No se piensa en la resistencia a los antibióticos como una epidemia oculta, sino como algo extraño e infrecuente, que le puede pasar a los ancianos o a las personas desgastadas por una enfermedad crónica. «Pero las infecciones resistentes son un problema vasto y común que sucede en todas partes en nuestra vida cotidiana: a los niños en las guarderías, a los atletas en edad de competición, a los adolescentes que se hacen piercings, a la gente que se mantiene saludable en el gimnasio», reveló McKenna.
Causan al menos 700.000 muertes anuales en el mundo, 23.000 de ellas en los Estados Unidos, 25.000 en Europa, más de 63.000 en bebés en la India. Y un total de 2 millones de casos de enfermedades solo en los Estados Unidos. «Se prevé que hacia 2050 la resistencia a los antibióticos costará al mundo USD 100 billones y causará una impactante cantidad de 10 millones de muertes por año».
Las bacterias desarrollaron defensas contra los antibióticos desde que se utilizó la penicilina, en la década de 1940. La tetracilina, la eritromicina, la meticilina y la cefalosporina tuvieron un tiempo de auge seguido por la resistencia. «De hecho, a medida que pasan las décadas parecen adaptarse más rápidamente que antes», advirtió la autora de Big Chicken.
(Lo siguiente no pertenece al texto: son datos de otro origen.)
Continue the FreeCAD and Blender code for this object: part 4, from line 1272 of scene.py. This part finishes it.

Eso podría causar un futuro de pesadilla, donde algo tan simple como la extracción de una muela se podría convertir en un peligro de infección grave.
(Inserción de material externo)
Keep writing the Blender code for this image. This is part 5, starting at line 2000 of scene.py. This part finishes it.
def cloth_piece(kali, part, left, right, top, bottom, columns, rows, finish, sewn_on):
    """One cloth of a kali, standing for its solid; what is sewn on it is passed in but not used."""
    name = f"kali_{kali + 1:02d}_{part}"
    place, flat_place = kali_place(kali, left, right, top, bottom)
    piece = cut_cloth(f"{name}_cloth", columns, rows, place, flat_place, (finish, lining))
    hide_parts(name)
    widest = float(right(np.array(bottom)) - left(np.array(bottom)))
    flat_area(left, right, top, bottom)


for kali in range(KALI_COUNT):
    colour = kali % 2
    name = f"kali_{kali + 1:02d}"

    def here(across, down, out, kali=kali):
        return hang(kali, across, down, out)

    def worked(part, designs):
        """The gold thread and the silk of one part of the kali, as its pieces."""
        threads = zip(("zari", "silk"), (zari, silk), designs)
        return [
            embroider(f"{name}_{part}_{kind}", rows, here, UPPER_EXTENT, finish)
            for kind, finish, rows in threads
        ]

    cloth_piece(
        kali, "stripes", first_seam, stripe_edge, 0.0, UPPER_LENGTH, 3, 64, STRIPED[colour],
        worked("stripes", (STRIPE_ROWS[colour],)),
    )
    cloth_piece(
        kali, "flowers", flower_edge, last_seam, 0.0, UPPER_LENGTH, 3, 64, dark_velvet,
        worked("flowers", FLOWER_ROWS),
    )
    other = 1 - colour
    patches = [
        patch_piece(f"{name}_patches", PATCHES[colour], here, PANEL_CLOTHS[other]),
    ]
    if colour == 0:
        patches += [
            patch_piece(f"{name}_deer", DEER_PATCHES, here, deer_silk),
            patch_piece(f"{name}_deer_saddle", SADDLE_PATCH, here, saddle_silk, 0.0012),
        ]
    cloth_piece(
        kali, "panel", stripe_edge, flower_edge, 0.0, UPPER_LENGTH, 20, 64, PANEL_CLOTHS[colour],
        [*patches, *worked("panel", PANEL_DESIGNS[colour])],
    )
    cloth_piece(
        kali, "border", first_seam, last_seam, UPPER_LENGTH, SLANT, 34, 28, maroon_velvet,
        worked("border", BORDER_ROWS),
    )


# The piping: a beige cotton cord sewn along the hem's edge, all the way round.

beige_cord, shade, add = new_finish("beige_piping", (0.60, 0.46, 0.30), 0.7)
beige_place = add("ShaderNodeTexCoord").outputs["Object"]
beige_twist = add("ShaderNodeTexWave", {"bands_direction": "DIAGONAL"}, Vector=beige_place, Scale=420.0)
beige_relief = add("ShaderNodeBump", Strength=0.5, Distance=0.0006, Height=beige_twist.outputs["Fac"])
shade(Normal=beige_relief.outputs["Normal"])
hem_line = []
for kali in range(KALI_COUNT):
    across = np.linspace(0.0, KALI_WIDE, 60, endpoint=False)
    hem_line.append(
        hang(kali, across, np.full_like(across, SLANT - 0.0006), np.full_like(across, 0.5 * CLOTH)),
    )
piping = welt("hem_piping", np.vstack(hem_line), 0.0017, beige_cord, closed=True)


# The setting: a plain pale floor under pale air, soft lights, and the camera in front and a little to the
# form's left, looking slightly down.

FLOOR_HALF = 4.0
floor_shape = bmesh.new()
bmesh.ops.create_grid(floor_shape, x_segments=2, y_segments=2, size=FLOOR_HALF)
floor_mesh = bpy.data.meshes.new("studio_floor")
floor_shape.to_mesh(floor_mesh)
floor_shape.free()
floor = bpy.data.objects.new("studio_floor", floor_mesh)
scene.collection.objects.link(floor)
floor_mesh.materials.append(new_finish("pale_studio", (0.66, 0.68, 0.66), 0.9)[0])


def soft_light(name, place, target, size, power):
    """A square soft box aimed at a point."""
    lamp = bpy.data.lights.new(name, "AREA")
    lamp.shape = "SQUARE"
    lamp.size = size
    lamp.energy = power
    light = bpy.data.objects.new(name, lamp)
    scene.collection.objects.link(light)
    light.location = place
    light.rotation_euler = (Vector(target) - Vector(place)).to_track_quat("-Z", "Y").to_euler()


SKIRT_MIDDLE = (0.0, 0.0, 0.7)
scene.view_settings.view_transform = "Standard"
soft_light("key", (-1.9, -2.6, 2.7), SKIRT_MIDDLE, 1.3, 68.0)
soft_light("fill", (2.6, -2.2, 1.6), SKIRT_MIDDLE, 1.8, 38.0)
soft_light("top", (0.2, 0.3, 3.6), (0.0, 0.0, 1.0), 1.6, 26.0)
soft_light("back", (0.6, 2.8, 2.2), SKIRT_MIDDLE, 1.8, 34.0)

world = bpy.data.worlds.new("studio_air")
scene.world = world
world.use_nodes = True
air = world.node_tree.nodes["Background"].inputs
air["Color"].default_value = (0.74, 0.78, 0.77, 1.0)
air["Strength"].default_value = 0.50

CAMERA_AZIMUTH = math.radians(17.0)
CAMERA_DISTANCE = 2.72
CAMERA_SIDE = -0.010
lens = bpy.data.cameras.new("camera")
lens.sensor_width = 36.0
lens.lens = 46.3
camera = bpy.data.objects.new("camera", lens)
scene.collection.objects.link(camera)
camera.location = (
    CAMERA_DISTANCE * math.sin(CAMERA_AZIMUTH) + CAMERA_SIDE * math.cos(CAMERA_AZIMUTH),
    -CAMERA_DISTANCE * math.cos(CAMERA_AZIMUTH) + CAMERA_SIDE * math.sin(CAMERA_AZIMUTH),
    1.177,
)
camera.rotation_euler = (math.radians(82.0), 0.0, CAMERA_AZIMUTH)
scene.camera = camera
Aunque durante mucho tiempo se creyó que el contraataque de las bacterias se debía al mal uso de los antibióticos, en realidad desde que se presentó esa familia de drogas se ha utilizado en la cría de animales para consumo. «El 80% de los antibióticos que se venden en los Estados Unidos y más de la mitad de los que se venden en el mundo se usan en animales, no en humanos», escribió McKenna. Y no se usan cuando se enferman, como entre las personas, sino rutinariamente en su alimentación y su agua.
Cuando las bacterias vencen al antibiótico en los animales, están listas para vencerlo en los humanos: son las mismas drogas.
«La resistencia al antibiótico es como el cambio climático», comparó la periodista de Georgia. «Es una amenaza apabullante, creada a lo largo de décadas». Y del mismo modo que el cambio climático, genera conflictos de intereses: para una parte de la humanidad es importante contar con proteína barata para alimentarse, aunque los países desarrollados puedan comenzar a arrepentirse del modo en que se llegó a eso.
McKenna señaló ejemplos positivos de cambio: en los Países Bajos, los granjeros se comprometieron a no usar antibióticos y probaron que es posible lograr una producción a escala industrial. Algunas empresas en los Estados Unidos, como Perdue Farms, también lo hicieron.
«Todos esos logros son letreros que señalan la dirección en la que debe ir la cría de pollos, reses y cerdos, y el pescado de piscifactoría: hacia una forma de producción en la cual los antibióticos se utilicen tan escasamente como sea posible: para curar a los animales enfermos, pero no para engordarlos o cuidarlos preventivamente», observó la autora.
En su perspectiva, el empleo correcto —igual al del uso en humanos: ante una infección, en la dosis adecuada y durante un tiempo limitado— «es la única manera de equilibrar la utilidad de los antibióticos y el riesgo de resistencia».